Espinosa began the 2013 season as he had the previous two years, as the team's starting second baseman. However, he hit just .158/.193/.272 in 167 plate appearances while playing through a rotator cuff tear and a fractured bone in his wrist before going on the disabled list, then spent two and a half months further flailing at Triple A (.216/.280/.286). All the while, rookie Anthony Rendon was putting a claim on the keystone. Espinosa's ability to play shortstop — an opportunity he won't have here given the presence of Ian Desmond — has generated plenty of interest from other teams, and the Nationals have explored trading him at several points. Thus far Rizzo has yet to make any deals, likely because he doesn't want to sell so low; he's prepared to go into the year with Espinosa as a backup. Given that the 26-year-old is in his final year before arbitration, he should bring back a significant return in trade if he can prove he's healthy during the spring.

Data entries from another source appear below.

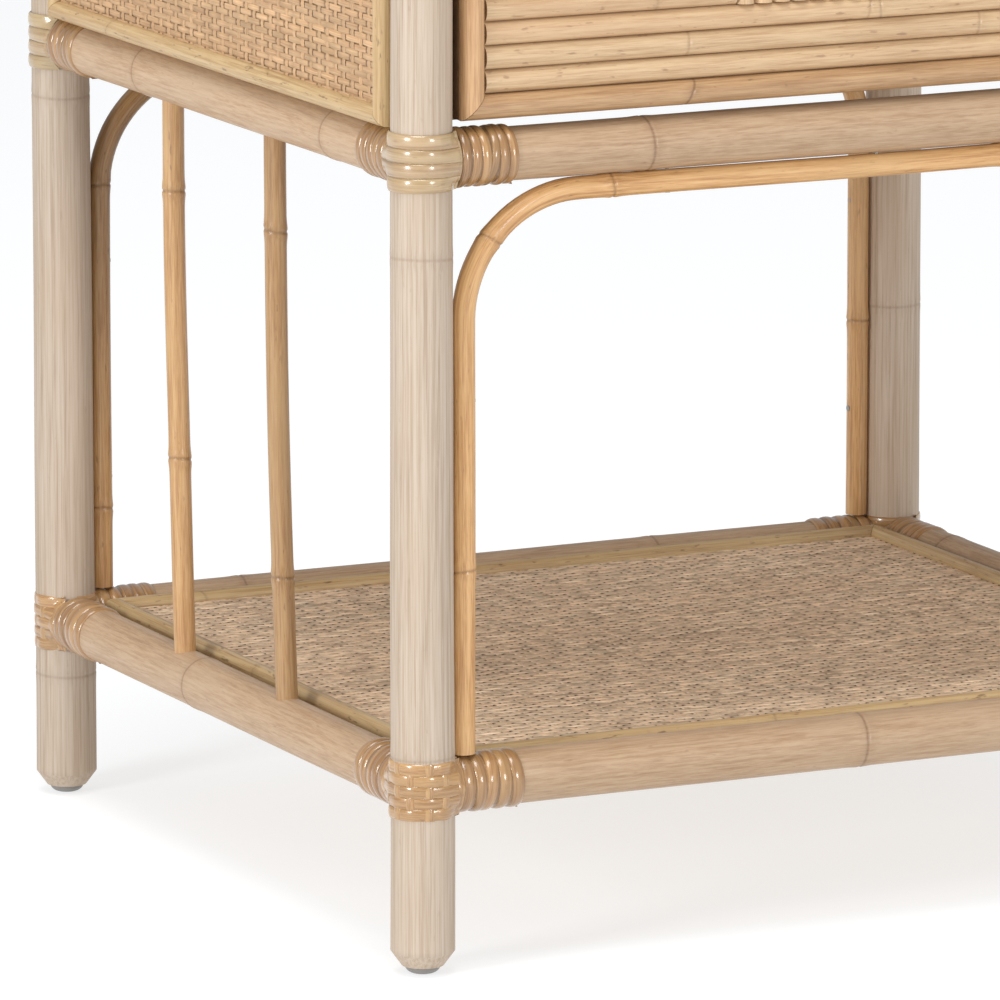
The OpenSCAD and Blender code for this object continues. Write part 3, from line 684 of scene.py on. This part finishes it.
def build_arches():
    for end, rings in ARCH_RINGS.items():
        lo, hi = corners(f"arch_{end}")
        leg, top, y = hi[0] - CANE_R, hi[2] - CANE_R, (lo[1] + hi[1]) / 2
        half = [(leg, lo[2])]
        for t in np.linspace(0, math.pi / 2, 20):
            half.append((leg - ARCH_BEND * (1 - math.cos(t)), top - ARCH_BEND * (1 - math.sin(t))))
        path = [(-x, y, z) for x, z in half] + [(x, y, z) for x, z in half[::-1]]
        out = Strands()
        pole(out, path, Y, CANE_R, [r * MM for r in rings], sides=28, step=4 * MM, facets=0.006,
             wander=0.3 * MM, rise=0.45 * MM, tone=rng.uniform(-0.1, 0.1), shade=ARCH_SHADE[end])
        out.make(f"arch_{end}_cane", HONEY, "honey_cane", "frame", f"arch_{end}")


def build_spindles():
    """Slightly bowed canes whose ends are hidden in the rails."""
    low, high = LEVEL_Z["low"] + 0.8 * RAIL_R, LEVEL_Z["mid"] - 0.8 * RAIL_R
    rise = high - low
    t = np.linspace(0, 1, 40)
    for side in SIDES:
        for end in ENDS:
            node = f"spindle_{side}_{end}"
            lo, hi = corners(node)
            foot, head = lo[1] + CANE_R, hi[1] - CANE_R - 0.5 * MM
            y = foot + (head - foot) * t + 4 * SPINDLE_BOW * t * (1 - t)
            path = np.stack([np.full(len(t), SIDES[side] * POST_X), y, low + rise * t], 1)
            rings = [rng.uniform(0.72, 0.9) * rise, rng.uniform(0.15, 0.4) * rise]
            out = Strands()
            pole(out, path, X, 0.97 * CANE_R, rings, sides=28, step=5 * MM, facets=0.008,
                 wander=0.5 * MM, rise=0.5 * MM, tone=SPINDLE_TONE[end])
            out.make(f"{node}_cane", HONEY, "honey_cane", "frame", node)


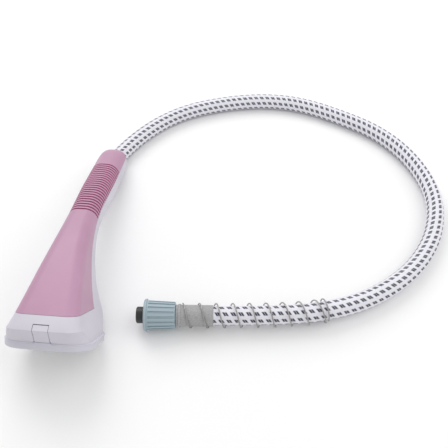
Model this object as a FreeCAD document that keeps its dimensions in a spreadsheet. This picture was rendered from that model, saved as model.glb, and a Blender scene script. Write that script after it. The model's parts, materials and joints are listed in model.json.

Likewise for Storen, an ex-closer who was roughed up for a 4.52 ERA in 61 2/3 innings in 2013 and briefly sent to Triple A. The 26-year-old righty saved 43 games in 2011, but between missing much of 2012 with injury and taking a backseat to Soriano, he's gotten little ninth-inning exposure since. The team would like an alternative to Soriano, who was less than dominant in his first year in Washington; he saved 43 games but blew six saves and struck out just 6.9 per nine. Soriano has a $14 million vesting option for 2015 that will trigger if he finishes 62 games (he had 58 last year), something the team would like to avoid; Tyler Clippard, who handled the bulk of the closer's duty in 2012, could regain some of the opportunities in that role. Storen seems to be on the outside looking in, a change of scenery candidate who has generated considerable interest elsewhere — albeit one whose value is depressed at the moment. Like Espinosa, he could restore some of that value in the spring and help fill other areas of need via trade.